Again: iceberg. The visible aesthetics of shadow and restraint emerge from invisible values—about humility, about aging, about the sacredness of the ordinary. The Western obsession with clarity, transparency, and light is not universal. It is the tip of our iceberg.
VI. The House as Hypothesis
So what happens when you try to live in a Japanese house as a non-Japanese person? What iceberg are you standing on, and can it support you?
Many modern architects—especially Western ones—have tried to import the Japanese house wholesale. They go nuts for the clean lines, the absence of clutter, the seamless indoor-outdoor transitions.
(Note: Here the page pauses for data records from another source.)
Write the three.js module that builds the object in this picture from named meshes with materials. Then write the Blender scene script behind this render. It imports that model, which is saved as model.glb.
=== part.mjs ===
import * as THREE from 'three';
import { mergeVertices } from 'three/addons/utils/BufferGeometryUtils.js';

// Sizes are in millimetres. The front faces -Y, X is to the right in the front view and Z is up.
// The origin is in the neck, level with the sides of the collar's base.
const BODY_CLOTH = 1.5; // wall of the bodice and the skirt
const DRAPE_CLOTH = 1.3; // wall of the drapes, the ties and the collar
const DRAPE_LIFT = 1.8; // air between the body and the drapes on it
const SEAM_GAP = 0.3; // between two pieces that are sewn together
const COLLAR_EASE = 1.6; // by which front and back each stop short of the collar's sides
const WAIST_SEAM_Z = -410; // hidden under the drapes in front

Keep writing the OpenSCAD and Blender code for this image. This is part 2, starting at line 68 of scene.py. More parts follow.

But often they miss the substructure. They replicate the form without the function, the look without the ontology.
A glass box with a tatami mat is not a Japanese house.
The Japanese house is not a product. It is a hypothesis: about how life should be lived. What kind of time you’re in. How your body should move. What silence means. Where your gaze should fall. What materials you trust. How much of yourself you should assert.
And unless you inhabit the entire cultural logic beneath it, the form can’t fully function.
Which is why the iceberg is such a useful metaphor. You can borrow the tip—build your house with shoji screens and a rock garden and some bamboo—but unless you also import the waterline assumptions, you’re just performing a style. The house won’t behave the way it’s supposed to. It won’t produce the self it was designed to produce.
Because architecture, like language, is generative. It doesn’t just reflect culture. It makes it.